Thank you, Martha, for the challenge.

Materials: hand-dyed fabrics, hand-dyed satin, commercial cottons, filament fabric, nylon fiber, Romanian thread
Techniques: hand pieced, hand appliqué, hand quilted
Size: 24”W x 48”H

Monday, April 27, 2015

Zinnias in the Rain

Zinnias in the Rain ©2015, 18" x 48"

My embarrassingly late entry for the "Thread" Gallery - where we were challenged to do something new, to us, with thread.  I chose to do some free-motion machine embroidery.  I'm not a big quilter, beyond the parallel lines and border stitching and thus have never taken the time to learn to free-motion sew very well.  So this seemed like the perfect opportunity to try it!

Zinnias started by intuitively piecing neutral commercial cottons and linens with some green hand-dyed fabrics.  Rough floral shapes were cut from organza and sandwiched between the pieced background and silk organza and quilted with vertical parallel lines.  Then the sketchy, free-motion embroidery was done over the colored organza bits.  It got much easier between the bottom, where I started, and the top.    I felt like a gained a lot of control over stitch length and smooth curves.  My hat is off to those that can cover and entire quilt in intricate flawless patterns!  I've learned a lot - and still have a long way to go.

Back, before facing
When all was almost said and done, Lisa Walton, introduced me to bobbin work - a fantastic new thing (to me) to do with thread!  I love it and will definitely be practicing it again!  I added little bits of red pearl cotton from the bobbin and it was just what it needed!

Bobbin work, detail
Size: 18" W x 48" H
Materials:  Commercial print cottons and linens, synthetic and silk organzas
Techniques: Intuitive piecing, layered organzas, machine quilting, free-motion embroidery and bobbin work
Cycle: Seasons; Spring/Summer, Growth and Rain

In the season of flowers

by Misik Kim
In the season of flowers, 18" x 48"
When the challenge3 begins, I thought about the last two challenge.
Although difficult to adapt to new things for a while, they gave me a lot of pleasure.

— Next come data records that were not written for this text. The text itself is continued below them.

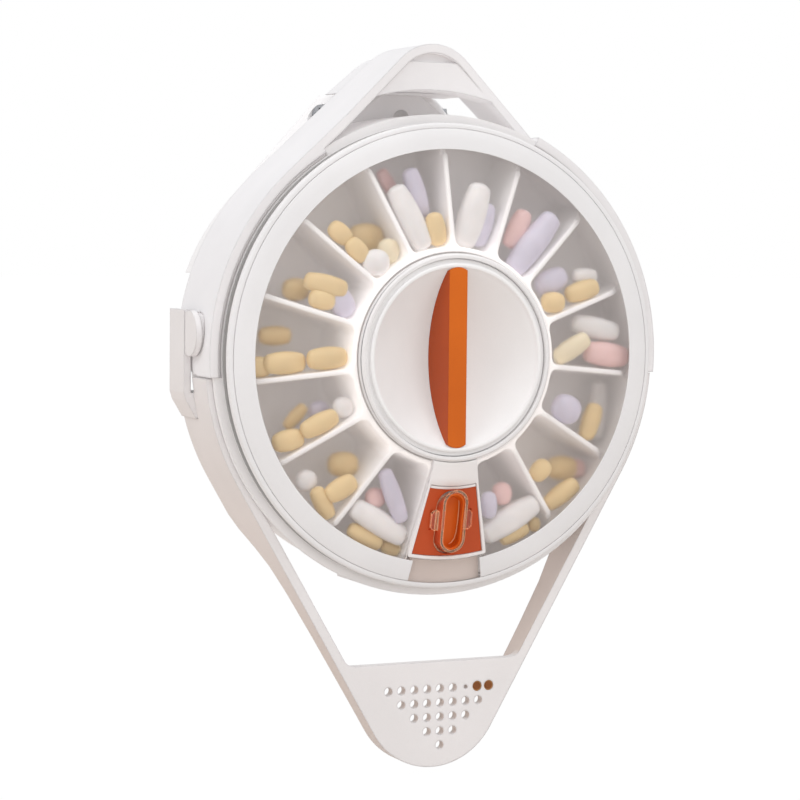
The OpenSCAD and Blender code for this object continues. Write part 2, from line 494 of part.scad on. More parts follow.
// ---- rear covers -----------------------------------------------------
module battery_door() color([0.92, 0.91, 0.90]) place() {
  difference() {
    translate([-23.8, back_d - 1.8, -49.2]) cube([47.6, 1.8, 47.8]);
    for (i = [0:3]) translate([-7, back_d - 0.5, -8.6 + 1.6*i]) cube([14, 1, 0.8]);
  }
  for (x = [-14, 8]) translate([x, back_d - 3, -49]) cube([6, 1.3, 1.2]);
}
module power_button() color([0.80, 0.38, 0.12]) place() { ycyl(4.05, 47.6, back_d + 0.7, -8, 36, 48); ycyl(5.4, 46.2, 47.7, -8, 36, 48); ycyl(2, 42.7, 46.3, -8, 36, 32); }

drum_housing();
hub_post();
hub_bush();
carry_frame();
frame_screws();
rear_housing();
housing_screws();
neck_screws();
rear_pads();
batteries();
battery_contacts();
battery_springs();
gear_motor();
motor_screws();
circuit_board();
board_chips();
board_screws();
sounder();
pivot_pins();
lid_seal();
carousel_tray();
carousel_hub();
ring_gear();
carousel_screws();
cell_walls();
motor_shaft();
drive_pinion();
clear_lid();
trim_ring();
exit_frame();
exit_recess();
wave_washer();
knob_dish();
grip_fin();
knob_shaft();
exit_hatch();
hatch_pin();
button_leaf();
exit_button();
button_core();
bail_frame();
contact_studs();
stud_rings();
battery_door();
power_button();
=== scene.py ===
"""Visual model of the automatic pill dispenser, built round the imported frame.
Lengths in the helpers are millimetres about the drum's centre; D() turns them
into the row's metres, whose origin is the hanging hole on the rear face."""
import bpy, bmesh, math
from mathutils import Vector, Matrix
from mathutils.geometry import tessellate_polygon


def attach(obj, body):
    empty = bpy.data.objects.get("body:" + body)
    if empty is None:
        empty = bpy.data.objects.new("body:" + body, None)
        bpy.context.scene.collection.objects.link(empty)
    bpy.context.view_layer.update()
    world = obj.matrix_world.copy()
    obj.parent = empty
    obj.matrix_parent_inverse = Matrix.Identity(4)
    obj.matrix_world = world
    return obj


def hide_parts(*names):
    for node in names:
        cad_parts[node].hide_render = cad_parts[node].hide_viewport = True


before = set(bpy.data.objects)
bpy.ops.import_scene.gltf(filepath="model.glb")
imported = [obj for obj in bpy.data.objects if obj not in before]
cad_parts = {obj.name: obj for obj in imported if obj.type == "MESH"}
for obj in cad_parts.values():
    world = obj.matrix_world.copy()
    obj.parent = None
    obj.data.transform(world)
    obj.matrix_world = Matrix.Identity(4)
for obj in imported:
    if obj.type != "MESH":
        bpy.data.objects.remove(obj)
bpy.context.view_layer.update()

scene = bpy.context.scene
rad = math.radians


def D(x, y, z):
    return Vector((x, y - 50.0, z - 68.3)) / 1000.0


def lid_y(r):
    return -0.19 * (66.0 - r)


def tray_y(r):
    return 0.23 * (r - 50.0)


# ---------------------------------------------------------------- camera
cam_data = bpy.data.cameras.new("camera")
cam = bpy.data.objects.new("camera", cam_data)
scene.collection.objects.link(cam)
yaw, pitch, roll = rad(24.286), rad(-3.675), rad(0.568)
fwd = Vector((math.sin(yaw) * math.cos(pitch), math.cos(yaw) * math.cos(pitch), math.sin(pitch)))
right0 = Vector((math.cos(yaw), -math.sin(yaw), 0.0))
up0 = right0.cross(fwd)
right = right0 * math.cos(roll) + up0 * math.sin(roll)
up = -right0 * math.sin(roll) + up0 * math.cos(roll)
rot = Matrix((right, up, -fwd)).transposed()
cam.matrix_world = Matrix.Translation(D(-309.7, -654.6, 34.05)) @ rot.to_4x4()
cam_data.sensor_width = 36.0
cam_data.lens = 115.04
cam_data.clip_start = 0.01
cam_data.clip_end = 50.0
scene.camera = cam

# ---------------------------------------------------------------- materials


def new_mat(name):
    m = bpy.data.materials.new(name)
    m.use_nodes = True
    return m, m.node_tree.nodes, m.node_tree.links, m.node_tree.nodes["Principled BSDF"]


def node(N, kind, **vals):
    n = N.new(kind)
    for k, v in vals.items():
        if k in n.inputs:
            n.inputs[k].default_value = v
        else:
            setattr(n, k, v)
    return n


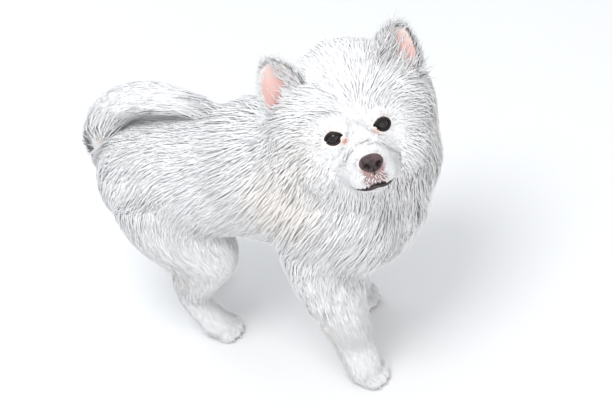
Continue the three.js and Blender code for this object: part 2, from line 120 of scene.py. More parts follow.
back = np.array([math.sin(CAMERA_AZIMUTH) * math.cos(CAMERA_ELEVATION),
                 -math.cos(CAMERA_AZIMUTH) * math.cos(CAMERA_ELEVATION), math.sin(CAMERA_ELEVATION)])
right = np.array([math.cos(CAMERA_AZIMUTH), math.sin(CAMERA_AZIMUTH), 0.0])
up = np.cross(back, right)
turned_right = right * math.cos(CAMERA_ROLL) - up * math.sin(CAMERA_ROLL)
turned_up = up * math.cos(CAMERA_ROLL) + right * math.sin(CAMERA_ROLL)
focal = PIXELS_PER_MM * CAMERA_DISTANCE
aim = unit(-back * focal + turned_right * (PICTURE_WIDTH / 2 - AXIS_PIXEL[0])
           + turned_up * (AXIS_PIXEL[1] - PICTURE_HEIGHT / 2))
side_way = unit(turned_right - aim * (turned_right @ aim))
camera = bpy.data.objects.new("camera", bpy.data.cameras.new("camera"))
bpy.context.scene.collection.objects.link(camera)
camera.data.sensor_width = SENSOR
camera.data.lens = focal / PICTURE_WIDTH * SENSOR
camera_spot = place(np.array([0, 0, 130.0]) + back * CAMERA_DISTANCE)
axes = np.stack([side_way, np.cross(-aim, side_way), -aim], axis=1)
camera.matrix_world = Matrix.Translation(Vector(camera_spot)) @ Matrix(axes.tolist()).to_4x4()
bpy.context.scene.camera = camera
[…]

Last month my mothers passed away.
It is too difficult to accept the fact of she was not here.
I could not do anything for a while.

While I cleaned up many things of her,
I could see the memories of my childhood in the old photos she had.
During I was making my work, I was talking with a lot of things she left behind.

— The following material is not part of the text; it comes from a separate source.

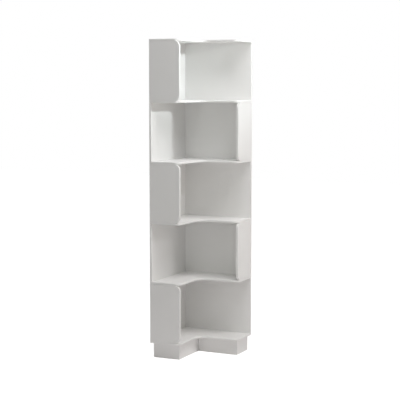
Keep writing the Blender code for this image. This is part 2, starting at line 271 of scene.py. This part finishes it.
def fibreboard():
    """The brown core of the boards, which shows where the pocket behind the keyhole is cut."""
    made, tree, shader = new_material("fibreboard_core")
    fibres = noise(tree, object_space(tree), scale=2600.0, detail=4.0, roughness=0.6)
    tone = ramp(
        tree,
        fibres,
        [(0.30, (0.33, 0.22, 0.13)), (0.52, (0.43, 0.31, 0.20)), (0.72, (0.53, 0.40, 0.27))],
    )
    tree.links.new(tone, shader.inputs["Base Color"])
    tree.links.new(spread(tree, fibres, low=0.78, high=0.92), shader.inputs["Roughness"])
    tree.links.new(bump(tree, fibres, distance=0.0001), shader.inputs["Normal"])
    return made


LACQUER = white_lacquer()
FIBREBOARD = fibreboard()
SOFTWOOD = wood(
    "softwood",
    scale=(140.0, 140.0, 9.0),
    colours=[(0.62, 0.43, 0.24), (0.74, 0.57, 0.36), (0.81, 0.66, 0.45)],
    roughness=(0.55, 0.72),
    depth=0.0002,
)
BEECH = wood(
    "beech",
    scale=(420.0, 420.0, 40.0),
    colours=[(0.55, 0.35, 0.20), (0.66, 0.46, 0.29), (0.73, 0.54, 0.36)],
    roughness=(0.45, 0.60),
    depth=0.0001,
)
ZINC = zinc()


# Meshes
def closed_mesh(rings):
    """A closed mesh over rings of points, all of one length except ends that are a single point."""
    bm = bmesh.new()
    rings = [[bm.verts.new(point) for point in ring] for ring in rings]
    for end in (rings[0], rings[-1]):
        if len(end) > 1:
            bm.faces.new(end)
    count = max(len(ring) for ring in rings)
    for one, two in zip(rings, rings[1:]):
        for k in range(count):
            n = (k + 1) % count
            corners = [one[k % len(one)], one[n % len(one)], two[n % len(two)], two[k % len(two)]]
            bm.faces.new(list(dict.fromkeys(corners)))
    bmesh.ops.recalc_face_normals(bm, faces=bm.faces)
    mesh = bpy.data.meshes.new("closed")
    bm.to_mesh(mesh)
    bm.free()
    return mesh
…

She always wanted to die in the season of flowers.

She passed away in a day of spring as her wish.

Land of Ice and Fog

I loved this challenge because it's something I'm always trying to do anyway.
I decided to combine sheer synthetic and cotton thread, using the thread as a resist as I melted the synthetic sheer with a heat gun.
 first I quilted a piece of Ultrasuede that I had printed in a crackle pattern.

then I painted it in a few areas to increase the contrast when I overlaid the sheer on top.

 the sheer was stitched separately with no backing, just the material and thread.

 there were several pieces of it- I laid it on the ultra suede and sewed just around the edges, so it's floating over the base.
then I cut off the edges with a heat tool
the dark areas in this detail are where the sheer has been burned away.

Land of Ice and Fog, 48x32"

Branes, Strings, and M-Theory

My post for the Threads challenge is even later than Martha's - but here it is, finally!

My first piece in my subject - Magic and Science - is called "Branes, Strings and M-Theory", and it is supposed to be a science subject.  However, anything in the quantum world is so difficult to understand, and to prove - not only by lay people but even by scientists - that it sounds like magic!

Well, anything based on mathematical equations is like magic to me!

Definitions (mostly from Wikipedia):

Branes (or membranes) – Branes are dynamical objects which can propagate through spacetime according to the rules of quantum mechanics. They have mass and can have other attributes such as charge.

StringsIn physics, string theory is a theoretical framework in which the point-like particles of particle physics are replaced by one-dimensional objects called strings.

M-Theory - M-theory is a theory in physics that unifies all consistent versions of superstring theory.  Some scientists believe it is the much sought-after ‘theory of everything” – but much remains to be proved. It is so complicated that I cannot explain it properly, but one characteristic that interests me is that the theory requires not three or four dimensions, (three of space plus one of time) - as we are used to in our world - but 10 or 11 dimensions; and the ones we cannot perceive, are folded small and hidden.

In my quilt, I represent branes with shapes, strings with lines, and M-Theory with my sewing machine's in-built embroidery patterns. I have never used them before in a quilt - I only ever played with them in samples, when trying a new machine - I never knew what to do with them.

It may seem an easy thing to do - but I assure you it is not.  To get the pattern functioning properly while stitching a big quilt is not so simple!  I eventually developed a way of holding the quilt aloft, so the pattern didn't get bunched up (don't ask me how I know it happens!).

The quilt is 48” high by 29 1/2” wide.  Improvisationally pieced, mostly free-machine quilted, incorporating lines of automatic sewing machine patterns.  It did take me an inordinately long time to make!